© Bild: Peter Weidemann In: Pfarrbriefservice.de
Willkommen in der Pfarrei St. Barbara Breinig
Willkommen in der Pfarrei St. Barbara Breinig
Haben Sie diese Woche Barbarazweige abgeschnitten und in die Wohnung gestellt?
Zugegeben: Der Brauch ist ziemlich aus der Mode gekommen.
Aber Tannenzweige werden Sie doch ganz sicher als Adventsdeko in der Wohnung haben?Und in die allermeisten Häuser kommt zu Weihnachten ein Tannenbaum.
Aber, egal ob Barbarazweige, Tannenzweige und Weihnachtsbaum – alle drei haben einen entscheidenden Schönheitsfehler: Sie haben keine Wurzeln.
„O Tannenbaum, dein Kleid will mich was lehren. Die Hoffnung und Beständigkeit gibt Trost und Kraft zu jeder Zeit.“ – heißt es in der 3. Strophe.
Aber in der Realität ist da wenig Beständigkeit, sondern eine Hoffnung, die schnell nadelt. Und spätestens nach dem Dreikönigsfest fliegen die Bäume in hohem Bogen aus unseren Wohnzimmern hinaus.
Ein Baum ohne Wurzeln, der hat eben keine Zukunft.
Ich frage mich (und ich frage Sie): Ist das kurze Leben der wunderschön geschmückten Weihnachtsbäume vielleicht eine Art Gleichnis für unsere oft wurzellose Welt?
Wie ist das denn mit unseren Wurzeln, mit meinen Wurzeln?

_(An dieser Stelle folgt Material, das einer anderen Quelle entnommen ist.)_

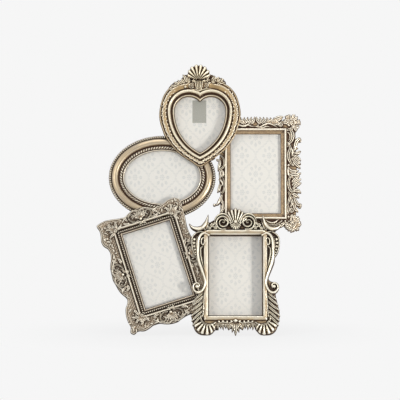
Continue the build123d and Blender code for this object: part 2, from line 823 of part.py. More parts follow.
# Glass, print insert and backing board of every casting

castings = {"heart": heart, "oval": oval, "leaf": leaf, "tilted": tilted, "scroll": scroll}
rectangle_pane = rebate_shape(-glazing_play)
panes = {
    "heart": heart_shape(heart_lap - glazing_play),
    "oval": oval_shape(oval_lap - glazing_play),
    "leaf": rectangle_pane,
    "tilted": rectangle_pane,
    "scroll": rectangle_pane,
}
insert_back = rebate_depth - glass_thickness - insert_thickness
glazing_levels = {
    "glass": (rebate_depth - glass_thickness, rebate_depth),
    "insert": (insert_back, insert_back + insert_thickness),
    "backing_board": (board_recess, board_recess + board_thickness),
}
pieces = {
    "heart_frame": heart_frame,
    "oval_frame": oval_frame,
    "leaf_frame": leaf_frame,
    "tilted_frame": tilted_frame,
    "scroll_frame": scroll_frame,
}
for casting_name, casting in castings.items():
    for layer_name, (low, high) in glazing_levels.items():
        with BuildPart() as pane:
            layer(casting, panes[casting_name], low, high)
        pieces[f"{casting_name}_{layer_name}"] = pane

# Joining plates, turn buttons and their screws


def drilled_slot(casting, centre, turn, length, width, holes, hole_radius, back, thickness):
    """Round-ended strip with holes, lying parallel to the common back."""
    with BuildSketch(level(casting, back)) as strip:
        with Locations(Location((*centre, 0), (0, 0, turn))):
            SlotOverall(length, width)
        with Locations(*holes):
            Circle(hole_radius, mode=Mode.SUBTRACT)
    extrude(strip.sketch, amount=thickness)


def pan_screws(places, seat):
    """Screws driven towards the front, their heads bearing on a face at a height."""
    with Locations(*spots_on(places, seat)):
        Cylinder(screw_radius, screw_bite - seat, align=forward)
        Cylinder(screw_head_radius, screw_head_height, align=backward)


for plate_name, plate in plates.items():
    with BuildPart() as plate_part:
        drilled_slot(plate.casting, (plate.across, plate.rise), plate.turn, plate_length, plate_width,
                     plate_ends(plate), screw_radius + screw_fit, -plate_thickness, plate_thickness)
    pieces[plate_name] = plate_part

with BuildPart() as joining_plate_screws:
    pan_screws(plate_screw_places, -plate_thickness)
pieces["joining_plate_screws"] = joining_plate_screws

button_seat = -button_gap - button_thickness
button_middle = (button_length - button_width) / 2
for button_name, button in buttons.items():
    middle = Vector(button.across, button.rise) + polar(button.turn, button_middle)
    with BuildPart() as button_part:
        drilled_slot(button.casting, (middle.X, middle.Y), button.turn, button_length, button_width,
                     [(button.across, button.rise)], screw_radius + button_bore_play,
                     button_seat, button_thickness)
    pieces[button_name] = button_part

with BuildPart() as turn_button_screws:
    pan_screws(button_places, button_seat - button_gap)
pieces["turn_button_screws"] = turn_button_screws

# Easel strut, built where it stands open

strut_pin_plane = level(scroll, -strut_pin_setback)
strut_pin_centre = strut_pin_plane.origin + Vector(strut_across, 0, 0) + up_face * strut_rise
leg_lean = radians(lean_angle - strut_open_angle)
out_of_leg = Vector(0, -cos(leg_lean), sin(leg_lean))
stop_reach = strut_pin_setback - plate_thickness - strut_stop_play
stop_reach -= strut_leaf_thickness / 2 * cos(radians(strut_open_angle))
strut_stop_rise = stop_reach / sin(radians(strut_open_angle))


def leg_level(height):
    """Plane of the leg at a height in front of the pin's axis, with the leg's own up as its second axis."""
    return Plane(origin=strut_pin_centre + out_of_leg * height, x_dir=(1, 0, 0), z_dir=out_of_leg)


def across_pin(offset):
    """Plane square to the pin, with up the face and out of the face as its axes."""
    return Plane(origin=strut_pin_centre + Vector(offset, 0, 0), x_dir=up_face, z_dir=(1, 0, 0))


ear_inner = strut_leaf_width / 2 + strut_ear_play
ear_reach = strut_pin_setback - plate_thickness
rivet_pitch = strut_leaf_length / strut_rivet_count
rivet_spots = [
    (0, -strut_leg_drop - strut_rivet_head - index * rivet_pitch) for index in range(strut_rivet_count)
]
leg_front = -strut_leaf_thickness / 2
leg_back = leg_front - strut_leg_thickness
leg_length = strut_pin_centre.Z / cos(leg_lean) + strut_leg_thickness

with BuildPart() as strut_bracket:
    with BuildSketch(level(scroll, -plate_thickness)):
        with Locations((strut_across, strut_rise + (strut_plate_rise - strut_plate_drop) / 2)):
            Rectangle(strut_plate_width, strut_plate_rise + strut_plate_drop)
        with Locations(*strut_screw_spots):
            Circle(screw_radius + screw_fit, mode=Mode.SUBTRACT)
    extrude(amount=plate_thickness)
    for side in (-1, 1):
        with BuildSketch(across_pin(side * (ear_inner + strut_ear_thickness / 2))):
            Circle(strut_ear_radius)
            with Locations((0, ear_reach / 2)):
                Rectangle(2 * strut_ear_radius, ear_reach)
            Circle(strut_pin_radius + screw_fit, mode=Mode.SUBTRACT)
        extrude(amount=strut_ear_thickness / 2, both=True)
pieces["strut_bracket"] = strut_bracket

with BuildPart() as strut_bracket_screws:
    pan_screws(strut_screw_places, -plate_thickness)
pieces["strut_bracket_screws"] = strut_bracket_screws

with BuildPart() as strut_pin:
    with BuildSketch(across_pin(0)):
        Circle(strut_pin_radius)
    extrude(amount=ear_inner + strut_ear_thickness + screw_head_height, both=True)
pieces["strut_pin"] = strut_pin

with BuildPart() as strut_hinge_leaf:
    with BuildSketch(leg_level(leg_front)):
        with Locations((0, (strut_stop_rise - strut_leaf_length) / 2)):
            Rectangle(strut_leaf_width, strut_leaf_length + strut_stop_rise)
        with Locations(*rivet_spots):
            Circle(strut_rivet_radius + screw_fit, mode=Mode.SUBTRACT)
    extrude(amount=strut_leaf_thickness)
    with BuildSketch(across_pin(0)):
        Circle(strut_barrel_radius)
    extrude(amount=strut_leaf_width / 2, both=True)
    with BuildSketch(across_pin(0)):
        Circle(strut_pin_radius + strut_pin_play)
    extrude(amount=strut_leaf_width, both=True, mode=Mode.SUBTRACT)
pieces["strut_hinge_leaf"] = strut_hinge_leaf

with BuildPart() as strut_leg:
    with BuildSketch(leg_level(leg_back)):
        with BuildLine():
            Polyline(
                (-strut_leg_top_width / 2, -strut_leg_drop),
                (strut_leg_top_width / 2, -strut_leg_drop),
                (strut_leg_foot_width / 2, -leg_length),
                (-strut_leg_foot_width / 2, -leg_length),
                close=True,
            )
        make_face()
        with Locations(*rivet_spots):
            Circle(strut_rivet_radius + screw_fit, mode=Mode.SUBTRACT)
    extrude(amount=strut_leg_thickness)
    split(bisect_by=Plane.XY, keep=Keep.TOP)
pieces["strut_leg"] = strut_leg

with BuildPart() as strut_rivets:
    with BuildSketch(leg_level(leg_back - strut_rivet_head_height)):
        with Locations(*rivet_spots):
            Circle(strut_rivet_head)
    extrude(amount=strut_rivet_head_height)
    with BuildSketch(leg_level(leg_back)):
        with Locations(*rivet_spots):
            Circle(strut_rivet_radius)
    extrude(amount=strut_leg_thickness + strut_leaf_thickness)
    with BuildSketch(leg_level(leg_front + strut_leaf_thickness)):
        with Locations(*rivet_spots):
            Circle(strut_rivet_head)
    extrude(amount=strut_rivet_head_height)
pieces["strut_rivets"] = strut_rivets

# Every piece moves together so that the origin lies on the floor below the middle of the whole frame

whole = Compound([piece.part for piece in pieces.values()]).bounding_box()
to_origin = Vector(-whole.center().X, -whole.center().Y, -whole.min.Z)

os.makedirs("parts", exist_ok=True)
for name, piece in pieces.items():
    piece.part.move(Location(to_origin))
    piece.part.label = name
    export_step(piece.part, f"parts/{name}.step")
print("moved to the origin by", to_origin, "overall size", whole.size)
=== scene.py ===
import bmesh
import bpy
import numpy as np
from collections import namedtuple
from math import acos, ceil, cos, pi, radians, sin
from mathutils import Matrix, Vector


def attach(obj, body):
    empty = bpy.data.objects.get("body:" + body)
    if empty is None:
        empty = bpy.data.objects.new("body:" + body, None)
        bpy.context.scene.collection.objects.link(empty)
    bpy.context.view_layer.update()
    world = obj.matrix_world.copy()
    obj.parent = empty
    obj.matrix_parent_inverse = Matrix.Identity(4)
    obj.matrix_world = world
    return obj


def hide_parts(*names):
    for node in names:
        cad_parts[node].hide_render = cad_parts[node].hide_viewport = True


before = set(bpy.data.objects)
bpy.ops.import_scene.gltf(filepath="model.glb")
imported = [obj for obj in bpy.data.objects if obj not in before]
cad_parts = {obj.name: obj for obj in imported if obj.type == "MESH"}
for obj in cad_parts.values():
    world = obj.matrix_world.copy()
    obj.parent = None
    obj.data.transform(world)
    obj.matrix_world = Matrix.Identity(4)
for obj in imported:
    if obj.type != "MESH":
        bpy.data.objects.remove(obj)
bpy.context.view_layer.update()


# Where each casting sits. Carving is drawn in millimetres in the casting's own axes: across, up and out.

Casting = namedtuple("Casting", "across rise turn")

HEART = Casting(0, 388.8728, 0)
OVAL = Casting(-69.5479, 290.5728, 0)
LEAF = Casting(102.4521, 297.0, 0)
TILTED = Casting(-77.9204, 128.7565, 17.5)
SCROLL = Casting(65.0, 108.2, 0)
CASTINGS = {"heart": HEART, "oval": OVAL, "leaf": LEAF, "tilted": TILTED, "scroll": SCROLL}
LEAN = radians(10)
# Where the plane of the backs meets the floor, in millimetres
FACE_START = (2.55389, -36.1491, 0)
MM = 0.001


def on_the_face(casting):
    """Matrix from a casting's own millimetres to the finished object's metres."""
    face = Matrix((
        (1, 0, 0, FACE_START[0]),
        (0, sin(LEAN), -cos(LEAN), FACE_START[1]),
        (0, cos(LEAN), sin(LEAN), FACE_START[2]),
        (0, 0, 0, 1),
    ))
    spot = Matrix.Translation((casting.across, casting.rise, 0)) @ Matrix.Rotation(radians(casting.turn), 4, "Z")
    return Matrix.Scale(MM, 4) @ face @ spot


# Drawing tools of the carver

def smooth(points, closed=False, steps=6):
    """Rounds a line of points. A point may carry further numbers, such as a width."""
    points = np.array(points, float)
    if closed:
        ring = np.vstack([points[-1], points, points[:2]])
    else:
        ring = np.vstack([2 * points[0] - points[1], points, 2 * points[-1] - points[-2]])
    rows = []
    for a, b, c, d in zip(ring, ring[1:], ring[2:], ring[3:]):
        for t in np.arange(steps) / steps:
            bend = (2 * a - 5 * b + 4 * c - d) * t**2 + (3 * b - a - 3 * c + d) * t**3
            rows.append(b + 0.5 * ((c - a) * t + bend))
    if not closed:
        rows.append(points[-1])
    return np.array(rows)


def mirrored(points):
    return [(-x, y) for x, y in points]


def at_angle(x, y, reach, angle):
    """Place at some reach and angle from another place."""
    return x + reach * cos(angle), y + reach * sin(angle)


def outline_depth(x, y, line):
    """Distance inside a closed line, negative outside it."""
    near = np.full(x.shape, 1e9)
    within = np.zeros(x.shape, bool)
    for (ax, ay), (bx, by) in zip(line, np.roll(line, -1, axis=0)):
        run, climb = bx - ax, by - ay
        t = np.clip(((x - ax) * run + (y - ay) * climb) / (run * run + climb * climb + 1e-12), 0, 1)
        near = np.minimum(near, (x - ax - t * run) ** 2 + (y - ay - t * climb) ** 2)
        if climb:
            within ^= ((ay > y) != (by > y)) & (x < ax + run * (y - ay) / climb)
    return np.where(within, 1, -1) * np.sqrt(near)


def box_spread(x, y, half_width, half_height):
    """Distance outwards from a rectangular sight, with mitred corners."""
    return np.maximum(np.abs(x) - half_width, np.abs(y) - half_height)


def oval_spread(x, y, half_width, half_height):
    """Distance outwards from an oval sight, measured on ovals that grow evenly from it."""
    spread = np.zeros(x.shape)
    for _ in range(12):
        wide, tall = half_width + spread, half_height + spread
        miss = (x / wide) ** 2 + (y / tall) ** 2 - 1
        slope = -2 * (x**2 / wide**3 + y**2 / tall**3) - 1e-9
        spread = np.clip(spread - miss / slope, 4 - half_height, 90)
    return spread


LOBE_ACROSS, LOBE_UP, LOBE_RADIUS, SIDE_RADIUS = 20.5, 24.5, 26.5, 87.4
SIDE_CENTRE = LOBE_ACROSS + LOBE_RADIUS - SIDE_RADIUS


def heart_spread(x, y):
    """Distance outwards from the heart's sight: two lobes on two long side arcs."""
    x = np.abs(x)
    lobe = np.hypot(x - LOBE_ACROSS, y - LOBE_UP) - LOBE_RADIUS
    side = np.hypot(x - SIDE_CENTRE, y - LOBE_UP) - SIDE_RADIUS
    return np.where(y >= LOBE_UP, lobe, side)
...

Gleich zweimal taucht dieses Stichwort „Wurzeln“ in den Texten des 2. Advents auf:
Der Prophet Jesaja lebt in einer Zeit, die alles andere als rosig ist. Es sind schlimme Zeiten.
Und dennoch (oder gerade deshalb) ist er der große Hoffnungsprophet der Bibel: Es wird neues Leben wachsen.
Er spricht nicht von einem prächtigen, gesunden Baum, sondern von einem Baumstumpf, der sogar einen Namen hat: der Baumstumpf Isai.
Isai ist der Vater von König David. Beide sind längst tot, vom einst prächtigen Königsgeschlecht Davids ist nicht mehr viel übrig.
Wer im Wald spazieren geht, der kann das hin und wieder sehen: Wie aus einem abgesägten Baum, einem scheinbar toten Reststumpf etwas Neues wächst.
Das ist möglich, weil die Wurzeln noch da sind – und weil die Wurzeln gut sind.
In früheren Zeiten wurde vor der Christmette der „Stammbaum“ Jesu feierlich verlesen, der zurückgesponnen wurde bis zu König David zurück – und sogar noch weiter bis hin zu Adam und Eva.
Jeder Historiker wird dazu nur milde lächeln. Aber was mir gefällt ist dieses Bild der Wurzel: Jesus hat seine Wurzeln in ganz konkreten Menschen. Er hat einen Stammbaum, eine Familie, eine Familiengeschichte.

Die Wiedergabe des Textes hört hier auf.